Abstract
Abstract
The effect of flow rate on relative permeability curves has been investigated in very tight Iranian carbonate rocks. Core samples were prepared from outcrop of Asmari formation. Asmari formation represents huge oil carbonate reservoirs in Iran. This formation belongs to Oligocene-Miocene period and is mainly limestone. The dynamic displacement experiments were performed at three different flow rates. In all experiments, we injected both water to displace oil and oil to displace water and relative permeability curves were generated with the Jones and Roszelle method for both water-flooding and oil-flooding experiments.
We found a critical rate in which we could not obtain any relative permeability curves above this rate. This critical rate represents the limit of injectivity capacity of each core sample.
We observed that in the water-flooding process, water relative permeability curves and its end points were not affected by flow rate. However, it was detected that the oil relative permeability decreases at lower flow rates. This variation vanishes at the central saturation points. During oil-flooding experiments, we also observed the same no rate effect in water relative permeability curve but in the oil relative permeability curves, although it was seen the flow rate effect, it was not found any meaningful trend in the curves and its end-point saturations.
We found hysteresis effect in both water and oil relative permeability curves. At higher flow rates, the effect of this phenomenon increases in water relative permeability curves while the hysteresis effect decreases in the oil relative permeability curves.
Introduction
One of the most useful concepts in describing the flow of multiphase system is relative permeability. In general, methods for measuring relative permeability consist of laboratory and non-laboratory methods. Since relative permeability is depend upon both the fluid saturation and the distribution of the fluids in the interstices of the porous media, therefore various laboratory methods are arisen to different results.
The experimental relative permeability values for a given rock-fluid system can be determined by one of two common laboratory methods: steady-state and unsteady-state techniques. In the steady-state methods, two or three fluids are injected simultaneously at constant rates or pressure for extended durations to reach equilibrium. The saturation, flow rates and pressure gradients are measured and used in Darcy's law to obtain the effective permeability for each phase while, in unsteady-state method, saturation equilibrium is not attained; thus, an entire set of relative permeability vs. saturation curves can be obtained in a few hours. On of the main disadvantage of these methods is the inability to determine relative permeability for a wide range of saturation level.
In order to study the effect of rate on relative permeability measurement, generally, it is believed that "end effect" is the main reason for that the changes in relative permeability with different rates. End effect or boundary effect refers to a discontinuity in the capillary properties of a system at the time of relative permeability measurement. In a stratum of permeable rock, the capillary forces act uniformly in all direction and thus negate each other. In a laboratory sample, however, there is a saturation discontinuity at the end of a sample. When the flowing phases are discharged into an open region under atmospheric pressure, a net capillary force persists in the sample; this force tends to prevent the wetting phase from leaving the sample. The accumulation of the wetting phase at the outflow face of the sample creates a saturation gradient along the sample which disturbs the relative permeability measurement.

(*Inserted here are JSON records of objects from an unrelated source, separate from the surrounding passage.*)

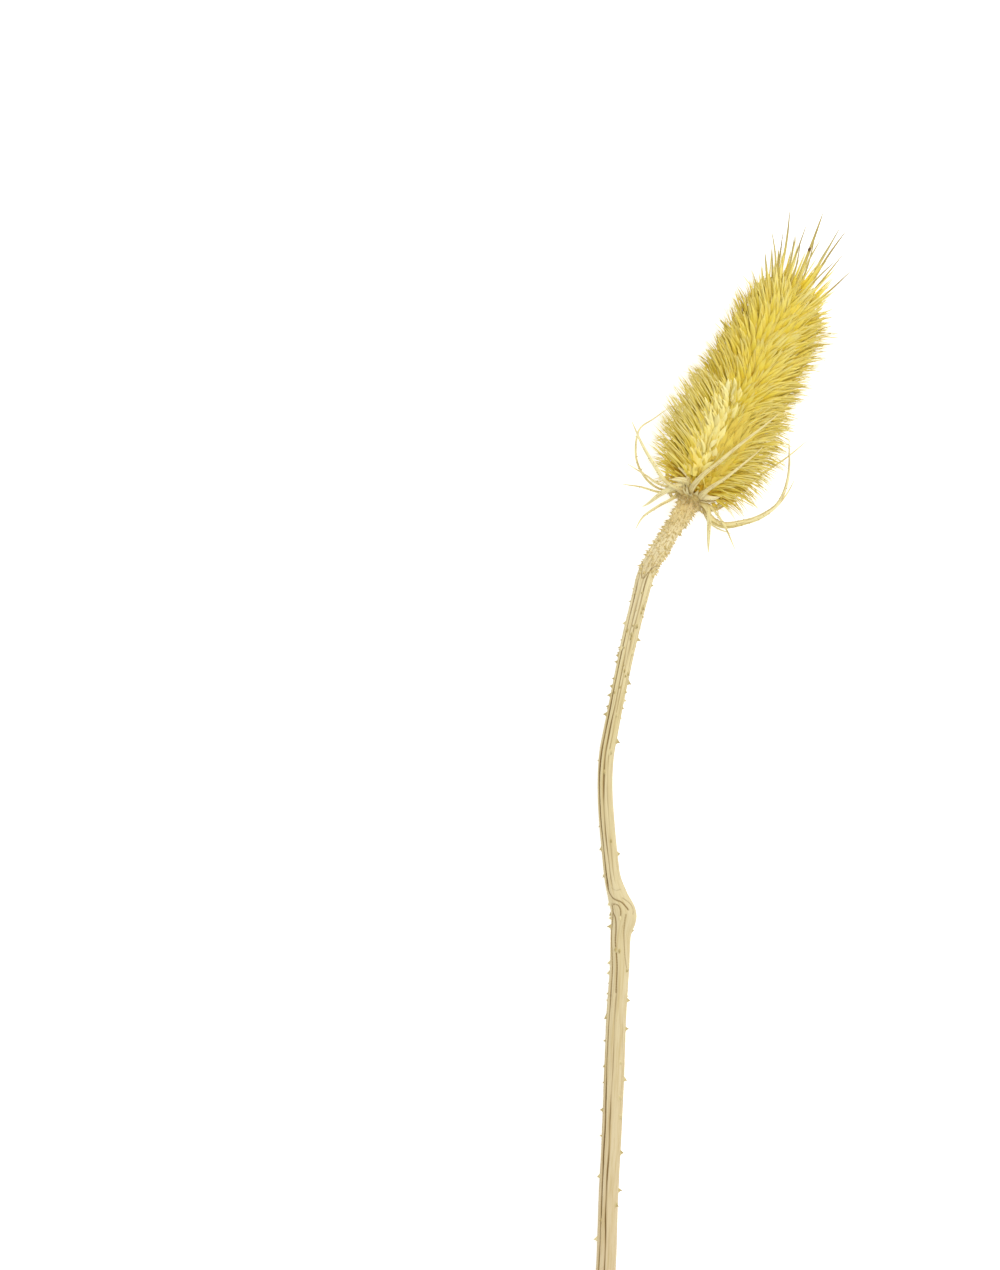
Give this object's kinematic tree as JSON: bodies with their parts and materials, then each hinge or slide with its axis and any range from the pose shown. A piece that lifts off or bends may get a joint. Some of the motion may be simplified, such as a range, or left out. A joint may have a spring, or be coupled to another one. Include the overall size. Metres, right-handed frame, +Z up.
{
  "type": "dried thistle head",
  "caption": "Dried teasel-type thistle head on a length of furrowed, prickly cut stem: a spiny barrel of stiff awns with a top tuft, over a collar of long curved bracts, lying down.",
  "frame": {"origin": "centre of the bounding box's footprint, on the surface that the part lies on", "axes": "+Z up from the surface, +Y from the cut end of the stem towards the tip of the head, +X to the right seen from above"},
  "size_m": [0.0878, 0.3799, 0.0405],
  "materials": {
    "straw_stem": "dry and fibrous, dull",
    "pale_bract": "dry, slightly satin",
    "yellow_awns": "dry, slightly satin"
  },
  "bodies": {
    "root": {"stem": "straw_stem", "involucre": "pale_bract", "seed_head": "yellow_awns"}
  },
  "joints": []
}
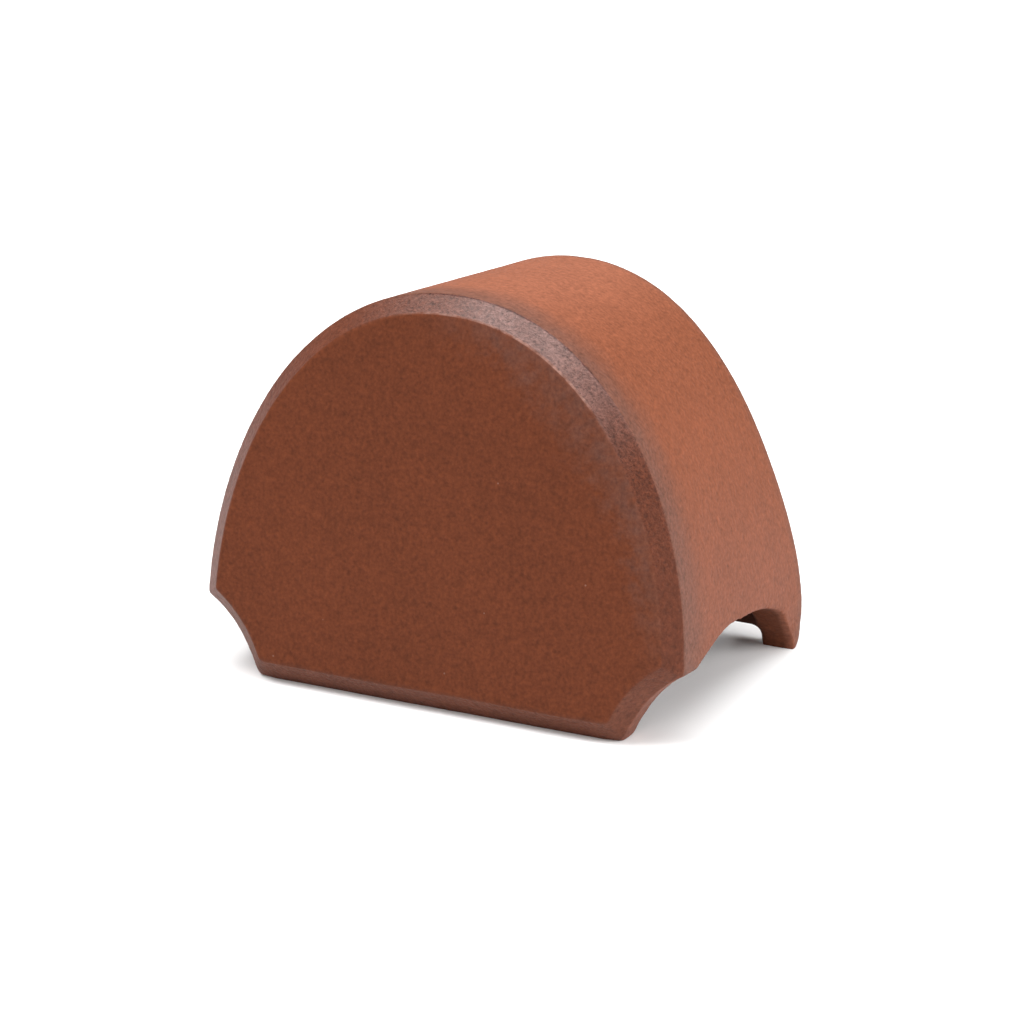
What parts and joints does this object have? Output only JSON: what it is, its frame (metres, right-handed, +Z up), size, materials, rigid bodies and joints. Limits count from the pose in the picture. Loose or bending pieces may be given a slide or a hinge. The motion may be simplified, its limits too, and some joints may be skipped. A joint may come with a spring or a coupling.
{
  "type": "ridge end tile",
  "caption": "Clay ridge end tile: flat bevelled front plate with cove-cut corners closing a short hollow arched barrel, open below and behind.",
  "frame": {"origin": "centre of the bounding box in X and Y, at the level of the table that the tile stands on", "axes": "+X across the tile, to the right seen from the front; +Y from the front plate towards the open back end; +Z up"},
  "size_m": [0.2558, 0.1756, 0.1969],
  "materials": {
    "fired_clay": "unglazed fired clay, fine sandy grain, darker and smoother on the front plate, greyish flashing on the bevelled edge"
  },
  "bodies": {
    "root": {"ridge_end_tile": "fired_clay"}
  },
  "joints": []
}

Owens et al.1, Sandberg et al.2, Kyte and Rappoport3, and Perkins4 believe that the most convenient way of minimizing the boundary effect is the adjustment of capillary forces to insignificant values, as compared to the viscous forces. This is usually done by a flow rate adjustment.
Experimental results by Richardson et al.5 demonstrated that, for two-phase flow in a core, a relatively uniform saturation distribution was obtained toward the inflow end. However, a zone of increasing wetting-phase saturation existed toward the outflow end with the maximum saturation value occurring at the effluent face. The width of the zone decreased with increased flow rate. It appears that a very high flow rate may be required to remove the zone effectively in every case.